Chloe W: I literally don’t have a clue! I don’t even know what I want to do tomorrow let alone in like a year/ten years.
Liberti: Do you worry about that?
Chloe W: I massively worry about it. College just expects you to know exactly what you want to do but as I don’t have a clue they have struggled to advise me and point me in the right direction. And because my options cover such a range of subjects it’s not as if they narrow down my choices so it just makes me feel like I’m doing something wrong and I should know. I feel like they think that because I don’t know what I want to do I have no ambition so they don’t help me as much. But I do have ambition and want to be successful – I just need to find the right thing!
Jessica: I would love to be a dancer to begin with and then go into dance teaching, but yeah I feel so much pressure to know what I want to do with my life. I’ve just decided for now to just do what makes me really happy and that’s dance. I’m trying not to worry about it too much because everything will happen for a reason and God has a plan so his plan will happen whether I become a dancer or not and it may be hard but will be ultimately for the best.
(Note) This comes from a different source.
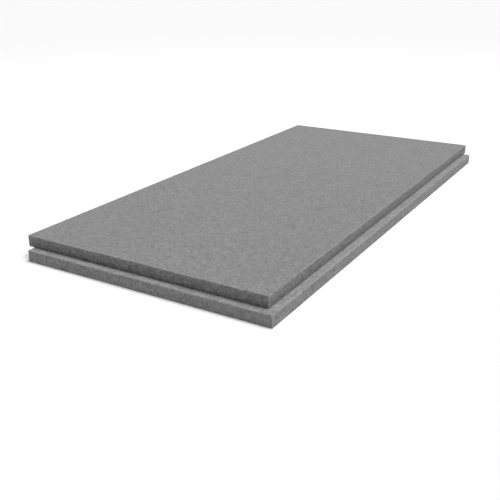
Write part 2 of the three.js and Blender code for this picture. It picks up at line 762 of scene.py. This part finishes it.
bpy.ops.object.select_all(action="DESELECT")
bpy.ops.mesh.primitive_uv_sphere_add(segments=48, ring_count=24, radius=backdrop_radius)
backdrop = bpy.context.object
backdrop.name = "studio_backdrop"
backdrop.data.materials.append(make_plain("backdrop_glow", backdrop_white, glowing=True))
backdrop.visible_diffuse = False
backdrop.visible_glossy = False
backdrop.visible_transmission = False
backdrop.visible_shadow = False
print("floor", 2 * floor_half, "m wide, backdrop", 2 * backdrop_radius, "m across")

# %% [markdown]
# The light
#
# The photo's light comes from high above, leaning towards the long side with the ledge: the top is the
# brightest face, the long side is a little darker, and the near end is lit only by what the floor
# throws back. A sun lamp with a wide disc gives exactly that, evenly over the whole floor, with soft
# shadows that fall behind the board. A large soft lamp over the far end lifts the top a little there,
# and a weak one low in front of the near end opens the shadow at the foot of its step.

# %% Key light
sky_point = Vector((0.10, -0.27, 0.96))
key_distance = 5
key_strength = 3.35
key_softness = math.radians(35)

bpy.ops.object.select_all(action="DESELECT")
bpy.ops.object.light_add(type="SUN", location=sky_point * key_distance)
key = bpy.context.object
key.name = "key_light"
key.rotation_mode = "QUATERNION"
key.rotation_quaternion = (-sky_point).to_track_quat("-Z", "Y")
key.data.energy = key_strength
key.data.angle = key_softness
print("key light from", sky_point[:])


# %% Soft lamps over the far end and in front of the near end
def add_soft_lamp(name, place, target, watts, size):
    """A square lamp that is aimed at a target and isn't seen by the camera."""
    bpy.ops.object.select_all(action="DESELECT")
    bpy.ops.object.light_add(type="AREA", location=place)
    lamp = bpy.context.object
    lamp.name = name
    lamp.rotation_mode = "QUATERNION"
    lamp.rotation_quaternion = (Vector(target) - Vector(place)).to_track_quat("-Z", "Y")
    lamp.data.energy = watts
    lamp.data.size = size
    lamp.visible_camera = False
    return lamp


far_lamp = add_soft_lamp("far_lamp", place=(1.3, 0.7, 1.8), target=(0.6, 0.3, 0), watts=8, size=1.4)
near_lamp = add_soft_lamp("near_lamp", place=(-2.6, 0, 0.8), target=(-0.6, 0, 0), watts=1.1, size=1.6)
print("soft lamps", far_lamp.name, near_lamp.name)

# %% Air and picture settings
air_strength = 0.02

scene = bpy.context.scene
scene.world = bpy.data.worlds.new("studio_air")
scene.world.use_nodes = True
air = scene.world.node_tree.nodes["Background"]
air.inputs["Color"].default_value = (1, 1, 1, 1)
air.inputs["Strength"].default_value = air_strength
scene.view_settings.view_transform = "Standard"
print("air strength", air_strength)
Chloe P: I don’t really know either, maybe like a child psychologist or something like that? I want to go to Uni and study psychology so that’s a start.
Amy: Maybe that you will figure everything out in the end and don’t worry about “having to have a boyfriend”.
Abi: Yeah, boyfriends are overrated.
Hope: That’s true don’t worry about not having a boyfriend because it doesn’t define you plus I’ve gone 17 years without a boyfriend and I’m FINE. I know God will figure someone out for me one day.